You’re disappointed, I know. You were expecting something awesome and amazing — something so good that you would never, ever think of it on your own.
But let me tell you, the foundation to a good marriage and partnership is found in the tiniest of places, even if that tiny place is putting the toilet paper back on the roll every. single. day. of said blissful marriage.
I may sound like I’m being facetious or flippant and I almost hate to admit that I’m being entirely truthful, but it really is quite that simple. No, it won’t solve all your problems or guarantee you’ll never fight a day in your life, but you might be surprised at just how far it goes.
After years (seriously) of being annoyed, aggravated, and irritated by tiny little habits of my husband’s that simply drove me nuts, I finally discovered the solution.
Take care of those things myself.
That may sound like I’m being weak or walked over or resorting to a housewife-like role, but the way I see it, there are two options. Option one is the one I went with for so long, (because I married a grown-up, I told myself) where I sit and fume and let the irritation build up until I explode over the most ridiculous of things. The dishes are sitting in the sink un-rinsed, the clothes are in the middle of the floor, the cereal box is in the pantry wide open. I’d yell and berate and sometimes cry, I was so frustrated. I couldn’t understand why a fully capable adult couldn’t handle these minuscule responsibilities.
Then one day, I was in an exceptionally charitable mood and instead of making a mental tally of all the things my husband had done wrong (read: not my way) that day, I simply took care of them myself.
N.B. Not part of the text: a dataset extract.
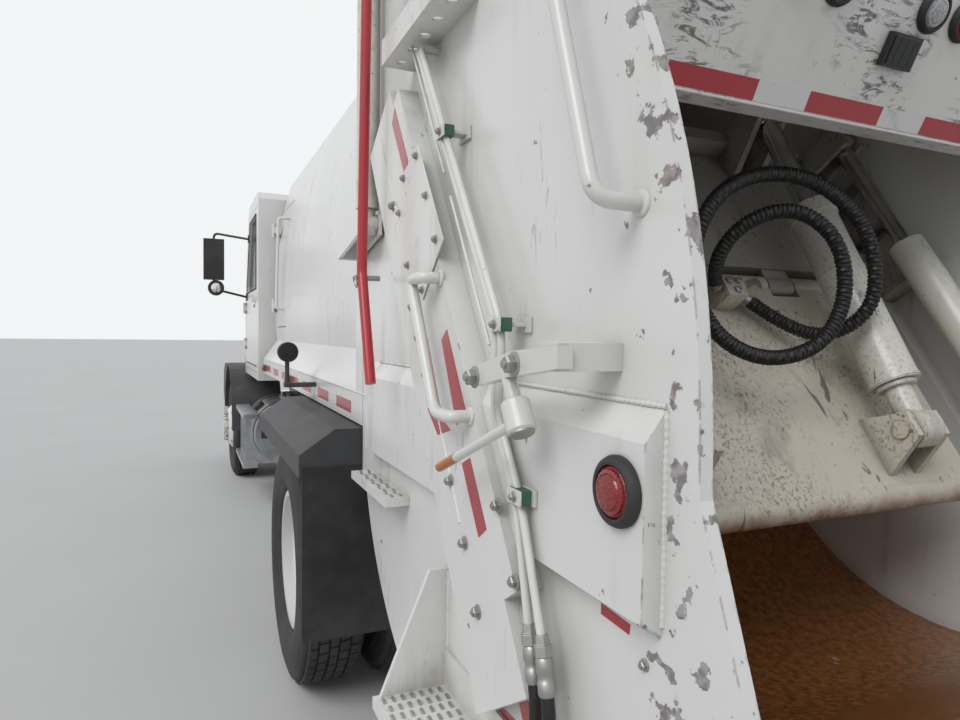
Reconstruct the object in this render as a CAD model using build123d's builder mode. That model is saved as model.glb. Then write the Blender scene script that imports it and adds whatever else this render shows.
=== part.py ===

I put the toilet paper on all the holders, tucked the dishes out of sight in the dishwasher, and tossed the forgotten trail of dirty clothes into the hamper.
And then I simply forgot about it.
It’d taken 30 seconds of my time and energy and it was done with. No getting mad or begrudging yet another thing I had to do. It just was, and then it was over. Then even more pleasant, I found that my husband annoyed me less. That sounds terrible, I know, but unless you’re one of the few exceptions who has a husband who picks up after himself, you know what I mean.
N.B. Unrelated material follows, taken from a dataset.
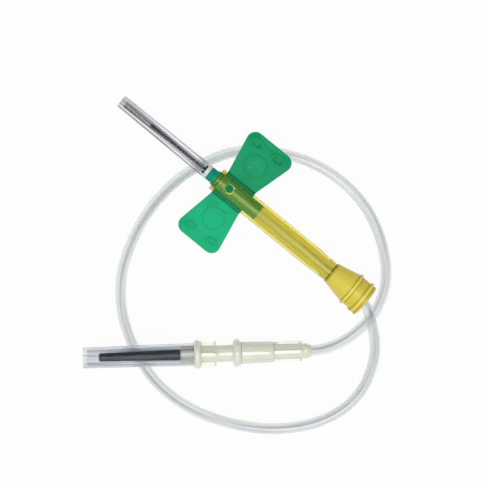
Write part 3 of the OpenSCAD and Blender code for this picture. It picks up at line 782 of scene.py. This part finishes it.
def makeFloor(values):
    bm = bmesh.new()
    bmesh.ops.create_grid(bm, x_segments=1, y_segments=1, size=values["floorSize"] / 2)
    mesh = bpy.data.meshes.new("floor")
    bm.to_mesh(mesh)
    bm.free()
    floor = bpy.data.objects.new("floor", mesh)
    floor.location.z = -values["floorDrop"] * mm
    bpy.context.collection.objects.link(floor)
    material = bpy.data.materials.new("paperFloor")
    material.use_nodes = True
    tree = material.node_tree
    tree.nodes.clear()
    ray = addNode(tree, "ShaderNodeLightPath")
    seen = ray.outputs["Is Camera Ray"]
    for kind in ("Is Glossy Ray", "Is Transmission Ray"):
        seen = addNode(tree, "ShaderNodeMath", {0: seen, 1: ray.outputs[kind]},
                       operation="MAXIMUM").outputs[0]
    share = addNode(tree, "ShaderNodeMath", {0: seen, 1: values["whiteShare"]},
                    operation="MULTIPLY")
    paper = addNode(tree, "ShaderNodeBsdfDiffuse", {"Color": hexColor(values["floorColor"])})
    white = addNode(tree, "ShaderNodeEmission", {"Color": (1, 1, 1, 1), "Strength": 1.0})
    mixed = addNode(tree, "ShaderNodeMixShader", {0: share.outputs[0], 1: paper.outputs[0],
                                                  2: white.outputs[0]})
    addNode(tree, "ShaderNodeOutputMaterial", {"Surface": mixed.outputs[0]})
    mesh.materials.append(material)


def makeWorld(values):
    world = bpy.data.worlds.new("studio")
    world.use_nodes = True
    tree = world.node_tree
    tree.nodes.clear()
    place = addNode(tree, "ShaderNodeTexCoord")
    height = addNode(tree, "ShaderNodeSeparateXYZ", {"Vector": place.outputs["Generated"]})
    sky = addNode(tree, "ShaderNodeValToRGB", {"Fac": height.outputs["Z"]})
    setStops(sky.color_ramp, values["skyLevels"])
    toSide = addNode(tree, "ShaderNodeVectorMath",
                     {0: place.outputs["Generated"], 1: values["brightSide"]},
                     operation="DOT_PRODUCT").outputs["Value"]
    middle, share = values["skyStrength"], values["sideShare"]
    strength = addNode(tree, "ShaderNodeMapRange",
                       {"Value": toSide, "From Min": -1.0, "From Max": 1.0,
                        "To Min": middle * (1 - share), "To Max": middle * (1 + share)})
    light = addNode(tree, "ShaderNodeBackground",
                    {"Color": sky.outputs["Color"], "Strength": strength.outputs["Result"]})
    addNode(tree, "ShaderNodeOutputWorld", {"Surface": light.outputs["Background"]})
    bpy.context.scene.world = world


def makeLamp(name, place, size, power):
    data = bpy.data.lights.new(name, "AREA")
    data.shape = "DISK"
    data.size = size
    data.energy = power
    lamp = bpy.data.objects.new(name, data)
    lamp.location = place
    lamp.rotation_euler = (-Vector(place)).to_track_quat("-Z", "Y").to_euler()
    bpy.context.collection.objects.link(lamp)


makeFloor(stageValues)
makeWorld(stageValues)
for name, (place, size, power) in lamps.items():
    makeLamp(name, place, size, power)
bpy.context.scene.view_settings.view_transform = "Standard"
print("stage: floor and light")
Suddenly I was able to see all the things he does do again. The way he stops to wrestle with our son even though he’s late on his way out the door or how the lawn is always mowed and the doors are always locked before bed.
When the underlying resentment and annoyance was eliminated and alleviated, it allowed all the good to shine through. And to me, that’s worth rewashing yet another load of forgotten wet laundry.